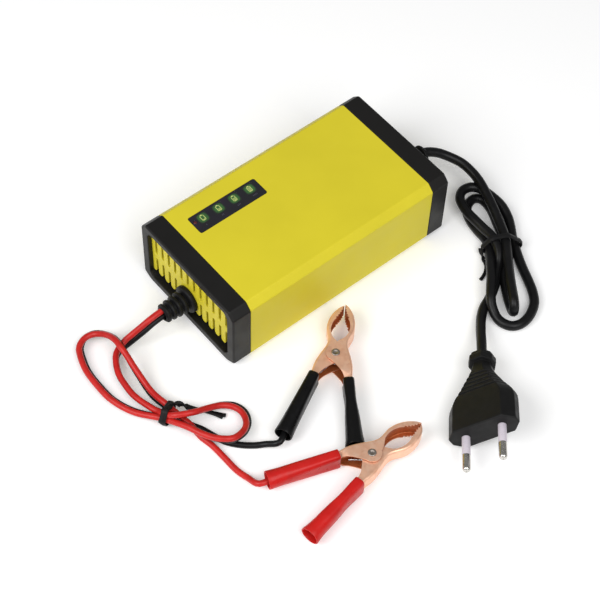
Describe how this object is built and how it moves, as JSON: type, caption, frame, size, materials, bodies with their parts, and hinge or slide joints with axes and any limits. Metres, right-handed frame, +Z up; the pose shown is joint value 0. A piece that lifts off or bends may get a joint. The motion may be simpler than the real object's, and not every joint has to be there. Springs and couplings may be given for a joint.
{
  "type": "car battery charger",
  "caption": "Compact 12 V car battery charger: sleeve case with end bezels and grilles, charge display, mains cord with Euro plug, output lead with sprung clamps.",
  "frame": {"origin": "middle of the case's underside, on the surface that it rests on", "axes": "+X across the case towards the clamps, +Y along the case from the output end to the mains end, +Z up"},
  "size_m": [0.1981, 0.2281, 0.0418],
  "materials": {
    "case_yellow": "moulded, fine satin",
    "case_black": "moulded, satin",
    "display_dark": "polished, tinted",
    "display_green": "translucent green",
    "lamp_red": "translucent red, unlit",
    "circuit_board": "solder mask",
    "steel": "zinc plated",
    "ferrite": "sintered, dull",
    "winding": "taped winding",
    "aluminium": "mill finish",
    "resin_black": "moulded resin",
    "capacitor": "shrink sleeve",
    "copper_wire": "enamelled wire",
    "fuse_ceramic": "glazed",
    "rubber_black": "soft moulded",
    "wire_red": "satin insulation",
    "plug_black": "moulded, satin",
    "pin_metal": "nickel plated",
    "pin_white": "insulating sleeve",
    "clamp_copper": "copper plated",
    "grip_black": "dipped vinyl",
    "grip_red": "dipped vinyl"
  },
  "bodies": {
    "charger": {"case_sleeve": "case_yellow", "front_grille": "case_yellow", "rear_grille": "case_yellow", "front_bezel": "case_black", "rear_bezel": "case_black", "display_lens": "display_dark", "led_window_1": "display_green", "led_window_2": "display_green", "led_window_3": "display_green", "led_window_4": "display_green", "charge_lamp": "lamp_red", "display_board": "circuit_board", "main_board": "circuit_board", "case_screw_1": "steel", "case_screw_2": "steel", "case_screw_3": "steel", "case_screw_4": "steel", "board_screw_1": "steel", "board_screw_2": "steel", "board_screw_3": "steel", "board_screw_4": "steel", "black_clamp_rivet": "steel", "red_clamp_rivet": "steel", "black_clamp_spring": "steel", "red_clamp_spring": "steel", "transformer_core": "ferrite", "transformer_winding": "winding", "heatsink": "aluminium", "switching_transistor": "resin_black", "output_diode": "resin_black", "bridge_rectifier": "resin_black", "control_chip": "resin_black", "mains_capacitor": "capacitor", "output_capacitor_1": "capacitor", "output_capacitor_2": "capacitor", "filter_choke": "copper_wire", "fuse": "fuse_ceramic", "output_strain_relief": "rubber_black", "mains_strain_relief": "rubber_black", "mains_cord": "rubber_black", "output_wire_black": "rubber_black", "mains_tie": "rubber_black", "output_tie": "rubber_black", "output_wire_red": "wire_red", "plug_body": "plug_black", "plug_pin_1": "pin_metal", "plug_pin_2": "pin_metal", "pin_sleeve_1": "pin_white", "pin_sleeve_2": "pin_white", "black_clamp_fixed_half": "clamp_copper", "red_clamp_fixed_half": "clamp_copper", "black_clamp_fixed_sleeve": "grip_black", "red_clamp_fixed_sleeve": "grip_red"},
    "black_clamp_jaw": {"black_clamp_moving_half": "clamp_copper", "black_clamp_moving_sleeve": "grip_black"},
    "red_clamp_jaw": {"red_clamp_moving_half": "clamp_copper", "red_clamp_moving_sleeve": "grip_red"}
  },
  "joints": [
    {"name": "black_clamp_hinge", "type": "hinge", "parent": "charger", "child": "black_clamp_jaw", "pos_m": [0.065, -0.0285, 0.0061], "axis": [0, 0, -1], "range_deg": [0, 28], "stiffness_Nm_per_rad": 0.6, "springref_deg": -28.65, "deforming": ["black_clamp_spring"]},
    {"name": "red_clamp_hinge", "type": "hinge", "parent": "charger", "child": "red_clamp_jaw", "pos_m": [0.1174, -0.0508, 0.0061], "axis": [0, 0, -1], "range_deg": [0, 28], "stiffness_Nm_per_rad": 0.6, "springref_deg": -28.65, "deforming": ["red_clamp_spring"]}
  ]
}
-*-*-
● Exercise goal
Reproduce the data shown above exactly.

● Task result
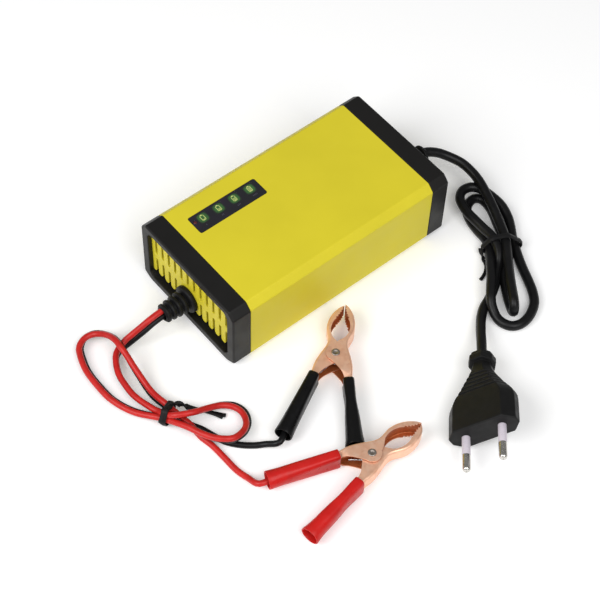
Describe how this object is built and how it moves, as JSON: type, caption, frame, size, materials, bodies with their parts, and hinge or slide joints with axes and any limits. Metres, right-handed frame, +Z up; the pose shown is joint value 0. A piece that lifts off or bends may get a joint. The motion may be simpler than the real object's, and not every joint has to be there. Springs and couplings may be given for a joint.
{
  "type": "car battery charger",
  "caption": "Compact 12 V car battery charger: sleeve case with end bezels and grilles, charge display, mains cord with Euro plug, output lead with sprung clamps.",
  "frame": {"origin": "middle of the case's underside, on the surface that it rests on", "axes": "+X across the case towards the clamps, +Y along the case from the output end to the mains end, +Z up"},
  "size_m": [0.1981, 0.2281, 0.0418],
  "materials": {
    "case_yellow": "moulded, fine satin",
    "case_black": "moulded, satin",
    "display_dark": "polished, tinted",
    "display_green": "translucent green",
    "lamp_red": "translucent red, unlit",
    "circuit_board": "solder mask",
    "steel": "zinc plated",
    "ferrite": "sintered, dull",
    "winding": "taped winding",
    "aluminium": "mill finish",
    "resin_black": "moulded resin",
    "capacitor": "shrink sleeve",
    "copper_wire": "enamelled wire",
    "fuse_ceramic": "glazed",
    "rubber_black": "soft moulded",
    "wire_red": "satin insulation",
    "plug_black": "moulded, satin",
    "pin_metal": "nickel plated",
    "pin_white": "insulating sleeve",
    "clamp_copper": "copper plated",
    "grip_black": "dipped vinyl",
    "grip_red": "dipped vinyl"
  },
  "bodies": {
    "charger": {"case_sleeve": "case_yellow", "front_grille": "case_yellow", "rear_grille": "case_yellow", "front_bezel": "case_black", "rear_bezel": "case_black", "display_lens": "display_dark", "led_window_1": "display_green", "led_window_2": "display_green", "led_window_3": "display_green", "led_window_4": "display_green", "charge_lamp": "lamp_red", "display_board": "circuit_board", "main_board": "circuit_board", "case_screw_1": "steel", "case_screw_2": "steel", "case_screw_3": "steel", "case_screw_4": "steel", "board_screw_1": "steel", "board_screw_2": "steel", "board_screw_3": "steel", "board_screw_4": "steel", "black_clamp_rivet": "steel", "red_clamp_rivet": "steel", "black_clamp_spring": "steel", "red_clamp_spring": "steel", "transformer_core": "ferrite", "transformer_winding": "winding", "heatsink": "aluminium", "switching_transistor": "resin_black", "output_diode": "resin_black", "bridge_rectifier": "resin_black", "control_chip": "resin_black", "mains_capacitor": "capacitor", "output_capacitor_1": "capacitor", "output_capacitor_2": "capacitor", "filter_choke": "copper_wire", "fuse": "fuse_ceramic", "output_strain_relief": "rubber_black", "mains_strain_relief": "rubber_black", "mains_cord": "rubber_black", "output_wire_black": "rubber_black", "mains_tie": "rubber_black", "output_tie": "rubber_black", "output_wire_red": "wire_red", "plug_body": "plug_black", "plug_pin_1": "pin_metal", "plug_pin_2": "pin_metal", "pin_sleeve_1": "pin_white", "pin_sleeve_2": "pin_white", "black_clamp_fixed_half": "clamp_copper", "red_clamp_fixed_half": "clamp_copper", "black_clamp_fixed_sleeve": "grip_black", "red_clamp_fixed_sleeve": "grip_red"},
    "black_clamp_jaw": {"black_clamp_moving_half": "clamp_copper", "black_clamp_moving_sleeve": "grip_black"},
    "red_clamp_jaw": {"red_clamp_moving_half": "clamp_copper", "red_clamp_moving_sleeve": "grip_red"}
  },
  "joints": [
    {"name": "black_clamp_hinge", "type": "hinge", "parent": "charger", "child": "black_clamp_jaw", "pos_m": [0.065, -0.0285, 0.0061], "axis": [0, 0, -1], "range_deg": [0, 28], "stiffness_Nm_per_rad": 0.6, "springref_deg": -28.65, "deforming": ["black_clamp_spring"]},
    {"name": "red_clamp_hinge", "type": "hinge", "parent": "charger", "child": "red_clamp_jaw", "pos_m": [0.1174, -0.0508, 0.0061], "axis": [0, 0, -1], "range_deg": [0, 28], "stiffness_Nm_per_rad": 0.6, "springref_deg": -28.65, "deforming": ["red_clamp_spring"]}
  ]
}